I see a parallel in the history of telephones to the history of computing. Computing too was originally seen as providing services like accounting, payroll, desktop publishing and so on. But computing has seen a huge surge in adoption once it enabled social interaction at mega scale. Email was the the first computer based social interaction tool. Facebook is probably the pinnacle of social interaction on computers. Just like with phones, nobody originally saw the computer as a tool for social interaction. But it turns out that social interaction is what we all want to do the most with computers. (when I say computers I am including devices - PCs, Macs, iPads, smartphones - and the network)

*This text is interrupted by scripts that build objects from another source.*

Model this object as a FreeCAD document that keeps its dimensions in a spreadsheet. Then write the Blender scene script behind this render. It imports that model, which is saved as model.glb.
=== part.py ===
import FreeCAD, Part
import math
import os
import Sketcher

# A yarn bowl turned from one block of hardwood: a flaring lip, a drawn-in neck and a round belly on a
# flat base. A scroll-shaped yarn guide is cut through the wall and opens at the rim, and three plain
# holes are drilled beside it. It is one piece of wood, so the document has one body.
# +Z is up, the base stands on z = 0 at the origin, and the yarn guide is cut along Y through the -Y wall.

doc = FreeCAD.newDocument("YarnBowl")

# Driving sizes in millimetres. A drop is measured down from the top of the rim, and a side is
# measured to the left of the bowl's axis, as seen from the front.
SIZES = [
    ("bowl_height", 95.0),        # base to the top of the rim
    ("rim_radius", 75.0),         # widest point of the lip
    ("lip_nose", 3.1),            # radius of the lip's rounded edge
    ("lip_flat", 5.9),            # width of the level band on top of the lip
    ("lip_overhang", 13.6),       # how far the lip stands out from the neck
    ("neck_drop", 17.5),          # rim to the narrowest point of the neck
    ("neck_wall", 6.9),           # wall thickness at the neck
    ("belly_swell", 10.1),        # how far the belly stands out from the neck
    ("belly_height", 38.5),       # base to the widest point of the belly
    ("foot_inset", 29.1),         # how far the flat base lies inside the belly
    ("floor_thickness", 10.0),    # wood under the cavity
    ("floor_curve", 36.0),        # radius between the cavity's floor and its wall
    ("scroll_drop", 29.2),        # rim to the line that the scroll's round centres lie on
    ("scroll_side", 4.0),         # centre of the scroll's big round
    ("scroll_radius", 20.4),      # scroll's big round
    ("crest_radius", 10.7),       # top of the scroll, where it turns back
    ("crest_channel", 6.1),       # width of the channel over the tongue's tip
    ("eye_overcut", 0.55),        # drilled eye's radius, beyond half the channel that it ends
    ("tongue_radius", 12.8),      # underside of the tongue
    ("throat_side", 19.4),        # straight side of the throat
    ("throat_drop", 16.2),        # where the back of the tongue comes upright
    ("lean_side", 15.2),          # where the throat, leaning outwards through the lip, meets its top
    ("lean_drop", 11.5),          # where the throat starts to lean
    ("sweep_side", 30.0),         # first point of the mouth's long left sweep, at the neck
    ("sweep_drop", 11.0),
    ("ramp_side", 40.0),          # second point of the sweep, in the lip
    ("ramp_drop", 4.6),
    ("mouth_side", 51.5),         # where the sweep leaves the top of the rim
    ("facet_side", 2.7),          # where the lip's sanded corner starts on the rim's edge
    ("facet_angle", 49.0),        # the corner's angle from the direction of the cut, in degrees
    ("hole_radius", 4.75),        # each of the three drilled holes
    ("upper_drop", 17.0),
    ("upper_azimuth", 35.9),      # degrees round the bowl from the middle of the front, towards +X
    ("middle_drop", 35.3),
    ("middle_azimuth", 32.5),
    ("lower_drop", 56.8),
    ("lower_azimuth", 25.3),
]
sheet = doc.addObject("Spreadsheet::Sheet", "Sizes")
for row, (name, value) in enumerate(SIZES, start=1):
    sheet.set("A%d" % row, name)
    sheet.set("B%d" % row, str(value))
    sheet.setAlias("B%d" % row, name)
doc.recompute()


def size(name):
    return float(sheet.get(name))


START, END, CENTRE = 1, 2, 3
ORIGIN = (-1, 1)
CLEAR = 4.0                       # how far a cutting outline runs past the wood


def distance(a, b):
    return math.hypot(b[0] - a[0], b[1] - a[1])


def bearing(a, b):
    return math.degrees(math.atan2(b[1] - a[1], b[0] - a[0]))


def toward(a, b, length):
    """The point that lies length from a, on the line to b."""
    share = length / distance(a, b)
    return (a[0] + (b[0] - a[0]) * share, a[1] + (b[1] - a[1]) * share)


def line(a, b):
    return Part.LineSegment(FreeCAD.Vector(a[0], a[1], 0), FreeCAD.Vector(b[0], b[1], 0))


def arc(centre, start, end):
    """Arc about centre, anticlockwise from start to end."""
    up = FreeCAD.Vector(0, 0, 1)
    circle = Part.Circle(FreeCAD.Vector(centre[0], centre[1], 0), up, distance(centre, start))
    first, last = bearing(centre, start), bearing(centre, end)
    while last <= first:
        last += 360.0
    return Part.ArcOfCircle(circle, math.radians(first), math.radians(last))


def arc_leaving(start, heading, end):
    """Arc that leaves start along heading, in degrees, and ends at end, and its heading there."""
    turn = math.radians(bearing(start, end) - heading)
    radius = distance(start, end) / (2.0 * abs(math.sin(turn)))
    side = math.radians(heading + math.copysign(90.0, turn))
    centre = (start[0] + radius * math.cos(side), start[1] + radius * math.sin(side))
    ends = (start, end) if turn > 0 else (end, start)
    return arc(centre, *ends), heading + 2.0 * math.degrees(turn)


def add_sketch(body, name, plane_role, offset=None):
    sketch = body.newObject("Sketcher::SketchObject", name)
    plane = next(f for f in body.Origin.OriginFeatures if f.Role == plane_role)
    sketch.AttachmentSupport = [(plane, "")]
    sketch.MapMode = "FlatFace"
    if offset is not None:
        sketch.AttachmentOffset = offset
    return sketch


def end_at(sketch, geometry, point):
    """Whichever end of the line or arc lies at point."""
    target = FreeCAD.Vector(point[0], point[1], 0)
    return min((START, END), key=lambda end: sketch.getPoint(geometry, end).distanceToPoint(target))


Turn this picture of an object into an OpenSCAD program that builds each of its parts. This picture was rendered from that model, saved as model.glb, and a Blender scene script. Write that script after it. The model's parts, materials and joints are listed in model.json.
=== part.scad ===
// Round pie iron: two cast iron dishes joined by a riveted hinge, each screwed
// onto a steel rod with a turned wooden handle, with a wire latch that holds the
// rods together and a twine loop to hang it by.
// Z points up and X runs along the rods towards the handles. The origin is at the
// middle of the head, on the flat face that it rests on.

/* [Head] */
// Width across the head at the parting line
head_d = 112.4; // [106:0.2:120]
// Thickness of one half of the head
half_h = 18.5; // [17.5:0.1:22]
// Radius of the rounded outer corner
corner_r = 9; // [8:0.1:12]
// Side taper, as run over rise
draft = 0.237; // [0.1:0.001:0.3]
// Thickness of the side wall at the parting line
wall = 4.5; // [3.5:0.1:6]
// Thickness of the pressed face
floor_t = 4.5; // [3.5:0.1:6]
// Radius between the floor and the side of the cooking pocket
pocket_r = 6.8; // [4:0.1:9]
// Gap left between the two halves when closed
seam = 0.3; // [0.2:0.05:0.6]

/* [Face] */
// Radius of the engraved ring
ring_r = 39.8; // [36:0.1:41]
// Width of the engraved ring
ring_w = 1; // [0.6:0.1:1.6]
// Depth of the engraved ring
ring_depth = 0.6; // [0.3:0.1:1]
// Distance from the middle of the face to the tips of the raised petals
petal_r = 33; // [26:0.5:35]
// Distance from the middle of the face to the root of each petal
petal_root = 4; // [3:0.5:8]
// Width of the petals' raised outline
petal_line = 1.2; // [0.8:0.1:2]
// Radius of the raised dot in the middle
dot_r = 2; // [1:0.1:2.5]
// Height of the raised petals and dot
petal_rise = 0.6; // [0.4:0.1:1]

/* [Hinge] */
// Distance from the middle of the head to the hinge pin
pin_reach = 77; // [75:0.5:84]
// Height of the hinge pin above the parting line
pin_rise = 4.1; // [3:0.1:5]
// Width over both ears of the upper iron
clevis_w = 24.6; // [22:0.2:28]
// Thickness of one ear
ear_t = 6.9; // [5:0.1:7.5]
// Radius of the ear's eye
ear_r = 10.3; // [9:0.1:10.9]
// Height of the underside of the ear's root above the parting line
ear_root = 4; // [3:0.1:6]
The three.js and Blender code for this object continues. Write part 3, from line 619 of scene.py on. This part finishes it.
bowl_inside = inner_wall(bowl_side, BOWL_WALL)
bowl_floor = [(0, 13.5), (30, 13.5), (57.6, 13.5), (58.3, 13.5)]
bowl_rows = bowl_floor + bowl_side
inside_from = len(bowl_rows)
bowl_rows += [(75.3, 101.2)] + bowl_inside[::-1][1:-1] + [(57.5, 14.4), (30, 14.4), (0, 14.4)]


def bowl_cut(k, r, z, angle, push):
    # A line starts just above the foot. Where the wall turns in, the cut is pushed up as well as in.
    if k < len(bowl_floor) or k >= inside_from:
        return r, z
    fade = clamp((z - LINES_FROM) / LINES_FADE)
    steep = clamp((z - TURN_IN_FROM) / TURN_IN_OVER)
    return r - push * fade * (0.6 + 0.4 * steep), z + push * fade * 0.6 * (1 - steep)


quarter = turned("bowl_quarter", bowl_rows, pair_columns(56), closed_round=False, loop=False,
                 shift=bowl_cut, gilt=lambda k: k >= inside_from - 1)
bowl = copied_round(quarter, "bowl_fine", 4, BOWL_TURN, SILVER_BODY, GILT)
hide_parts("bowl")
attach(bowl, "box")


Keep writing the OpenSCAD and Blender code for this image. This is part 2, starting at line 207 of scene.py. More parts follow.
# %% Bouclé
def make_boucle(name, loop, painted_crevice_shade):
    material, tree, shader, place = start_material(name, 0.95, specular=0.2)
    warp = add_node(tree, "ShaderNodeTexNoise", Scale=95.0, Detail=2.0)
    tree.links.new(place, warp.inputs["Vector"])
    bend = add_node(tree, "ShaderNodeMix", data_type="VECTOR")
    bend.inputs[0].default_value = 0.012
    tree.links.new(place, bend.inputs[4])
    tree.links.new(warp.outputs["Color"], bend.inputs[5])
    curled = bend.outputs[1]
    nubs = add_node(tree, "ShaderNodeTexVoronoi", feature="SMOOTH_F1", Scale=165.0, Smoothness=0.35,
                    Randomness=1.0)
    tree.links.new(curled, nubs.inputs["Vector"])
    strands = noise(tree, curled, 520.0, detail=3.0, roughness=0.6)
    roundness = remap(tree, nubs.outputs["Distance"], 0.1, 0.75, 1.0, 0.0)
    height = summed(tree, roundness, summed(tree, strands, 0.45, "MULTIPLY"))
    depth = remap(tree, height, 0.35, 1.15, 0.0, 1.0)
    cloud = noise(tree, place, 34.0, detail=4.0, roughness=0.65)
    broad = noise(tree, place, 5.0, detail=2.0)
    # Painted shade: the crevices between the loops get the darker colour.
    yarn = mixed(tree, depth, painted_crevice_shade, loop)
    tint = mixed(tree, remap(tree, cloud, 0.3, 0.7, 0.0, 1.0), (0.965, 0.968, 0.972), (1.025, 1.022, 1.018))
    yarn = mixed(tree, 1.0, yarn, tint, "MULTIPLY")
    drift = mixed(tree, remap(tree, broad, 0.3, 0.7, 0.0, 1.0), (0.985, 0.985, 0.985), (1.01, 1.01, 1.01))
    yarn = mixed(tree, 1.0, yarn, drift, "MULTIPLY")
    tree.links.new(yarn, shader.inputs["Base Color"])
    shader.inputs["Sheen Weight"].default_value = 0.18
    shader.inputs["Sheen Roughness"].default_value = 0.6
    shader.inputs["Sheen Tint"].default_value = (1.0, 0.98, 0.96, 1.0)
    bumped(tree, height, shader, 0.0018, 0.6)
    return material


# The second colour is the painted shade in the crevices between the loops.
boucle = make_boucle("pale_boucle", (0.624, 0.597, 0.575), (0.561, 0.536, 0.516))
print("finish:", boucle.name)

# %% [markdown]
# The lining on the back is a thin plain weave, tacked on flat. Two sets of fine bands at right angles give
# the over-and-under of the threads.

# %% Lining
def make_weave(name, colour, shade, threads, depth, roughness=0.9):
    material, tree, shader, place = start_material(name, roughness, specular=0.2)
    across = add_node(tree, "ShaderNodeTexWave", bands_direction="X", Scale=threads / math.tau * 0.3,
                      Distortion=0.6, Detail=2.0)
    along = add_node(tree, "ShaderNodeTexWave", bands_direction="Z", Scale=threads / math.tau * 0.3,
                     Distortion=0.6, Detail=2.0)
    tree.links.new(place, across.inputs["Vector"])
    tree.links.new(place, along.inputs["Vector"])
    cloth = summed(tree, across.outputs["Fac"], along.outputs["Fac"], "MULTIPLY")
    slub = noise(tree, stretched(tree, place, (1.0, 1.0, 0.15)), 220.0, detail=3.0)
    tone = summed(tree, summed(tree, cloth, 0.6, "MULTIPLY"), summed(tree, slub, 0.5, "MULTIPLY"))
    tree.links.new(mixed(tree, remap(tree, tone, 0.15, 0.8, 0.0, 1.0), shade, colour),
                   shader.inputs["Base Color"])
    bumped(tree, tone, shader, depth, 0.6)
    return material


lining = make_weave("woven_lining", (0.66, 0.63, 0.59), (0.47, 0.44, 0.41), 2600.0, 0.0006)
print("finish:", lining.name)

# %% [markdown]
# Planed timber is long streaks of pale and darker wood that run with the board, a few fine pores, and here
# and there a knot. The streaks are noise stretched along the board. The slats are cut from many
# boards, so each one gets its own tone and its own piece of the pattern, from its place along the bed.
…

It is also interesting to note that AT and T, the company Alexander Graham Bell founded to commercialize his invention of the telephone, had in its best days, a market cap that exceeded that of GE, GM, Ford, IBM, Xerox and Coca Cola combined. Can we assume that this was because they were a social interaction tool provider which made them worth more than businesses that solved specific business or personal problems. Is this why Facebook is worth so much? There is an alternate view too. AT and T was a regulated private monopoly which may be the reason for its market cap rather than the social interaction element. Then again, other regulated monopolies, power companies for example, were never worth as much.
Another interesting parallel in the history of telephones. With the telephone increasingly becoming a 'consumer' device, AT and T commissioned an industrial designer, Henry Dreyfuss, to design a telephone in the early 1920s. Dreyfuss designed a telephone that remained in use throughout the world right through the 20th century. (Dreyfuss may have copied the design from the Ericsson DBH 1001 which probably explains how Scandinavia became a major world power in telecom). In a sense, Apple has followed a precedent set by AT and T by employing industrial designers like Jony Ive to design the defining social interaction devices of the 21st century.